A few months after the earthquake, the family suffered another major setback. Sohan’s cousin Raju, who had been working as a laborer in Malaysia, lost several fingers in an accident and was forced to return to Nepal. The money Raju had been sending from overseas had been the family’s primary source of income, without it, their situation became even more dire.



“Without Raju sending money from overseas, we barely had anything,” Sohan lamented. “I could not sleep because I worried about how my family will eat, or how will we get through the winter.”




The family had little choice but to spend the money they had received from the NRA on basic needs like food, clothing and minor repairs for their shelter. Though they have applied, they are still waiting on the second installment payment from the NRA.


Many critics of the NRA feel the organization has over bureaucratized the grant payment process — a critical service for many low-income, and poor Nepali citizens, who can’t depend on private banks for the low-interest loans needed to finance house construction.

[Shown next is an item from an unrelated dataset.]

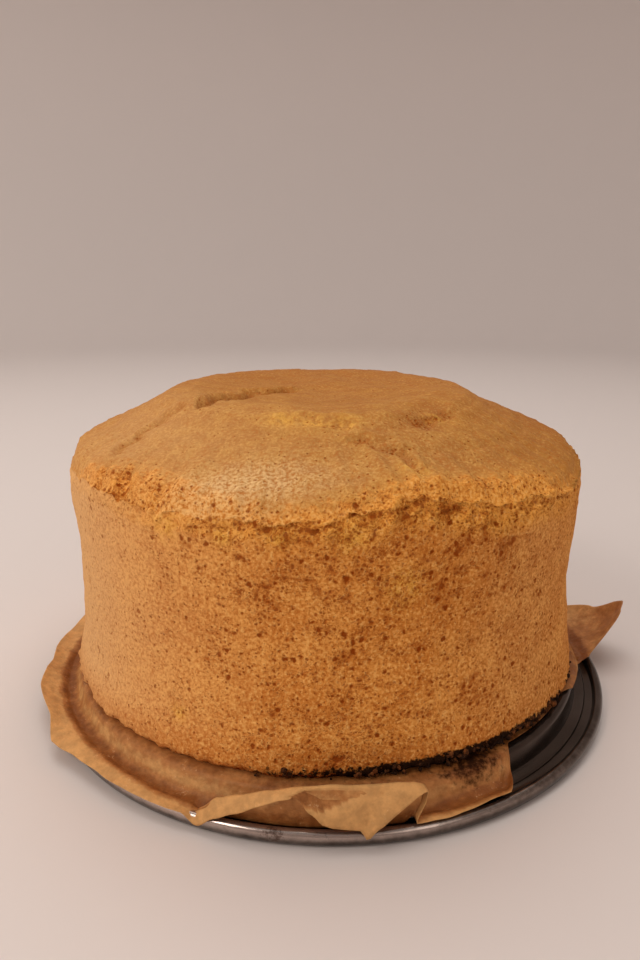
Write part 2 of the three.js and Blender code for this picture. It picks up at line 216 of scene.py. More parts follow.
class Bench:
    """Small helpers for modelling with Blender's own operators."""

    @staticmethod
    def clear() -> None:
        """Leave nothing selected."""
        if bpy.context.object and bpy.context.object.mode != "OBJECT":
            bpy.ops.object.mode_set(mode="OBJECT")
        bpy.ops.object.select_all(action="DESELECT")

    @staticmethod
    def pick(piece: Piece) -> None:
        """Make a piece the active one and the only one selected."""
        Bench.clear()
        piece.select_set(True)
        bpy.context.view_layer.objects.active = piece

    @staticmethod
    def edit() -> None:
        """Go into edit mode on the active piece."""
        bpy.ops.object.mode_set(mode="EDIT")

    @staticmethod
    def finish_edit() -> Piece:
        """Leave edit mode and return the active piece."""
        bpy.ops.object.mode_set(mode="OBJECT")
        return bpy.context.object

    @staticmethod
    def face_outwards() -> None:
        """Turn every face of the piece in edit mode outwards."""
        bpy.ops.mesh.select_all(action="SELECT")
        bpy.ops.mesh.normals_make_consistent(inside=False)

    @staticmethod
    def start(name: str) -> Piece:
        """Name the fresh primitive."""
        piece = bpy.context.object
        piece.name = name
        piece.data.name = name
        return piece

    @staticmethod
    def add(name: str, points: Sequence, edges: Sequence, faces: Sequence) -> Piece:
        """Make a mesh of points, in metres, and pick it."""
        mesh = bpy.data.meshes.new(name)
        mesh.from_pydata(points, edges, faces)
        piece = bpy.data.objects.new(name, mesh)
        bpy.context.collection.objects.link(piece)
        Bench.pick(piece)
        return piece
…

In an interview with Spotlight Magazine, in August of 2017, Dr. Prabin Manandhar, the country director of The Lutheran World Foundation, a leading NGO operating in Nepal, expressed what many Nepalese felt about the way the NRA was operating, “The NRA does not understand that earthquake response is humanitarian emergency response that needed to fast-track decisions and support systems. NRA implementation is even slower than community development works during normal period. This is the reason why most of the houses under the government grant support have not been completed.”


A recent study conducted by the Asian Development Bank, and funded by the Japanese Fund for Poverty Reduction, found that 48 percent of those who qualified for the NRA’s grants had not begun rebuilding their homes, and that only 25 percent had fully rebuilt.


“The NRA needs a better approach to financing and budgetary services. They need to begin to address the underlying issues of poverty in Nepal by investing in things that help Nepalese generate income. Things like farming equipment and business cooperatives,” said Dr. Nara Hari Dhakal, the Chairman of the Center for Empowerment and Development, Nepal, who specializes in micro-financing and community banking.


“What is needed to help Nepal fully recover are things like skills training and microcredit. This will allow poor families to rebuild their livelihoods along with their homes.”


A grandmother and her grandchild in Kathmandu. Photo by Sean Taormina


The only way Sohan feels like he can help his family now is by taking whatever opportunities he can for work. Each morning he scours Kathmandu looking for odd jobs.


He says that on a lucky day he can earn anywhere from 200 to 400 Nepalese rupees — the equivalent of two to four U.S. dollars. Whatever money he doesn’t use for rent or food in Kathmandu he sends back to his family in Nuwakot.


Three years after a deadly 7.8 magnitude earthquake destroyed his home, Sohan is still living in the aftershock.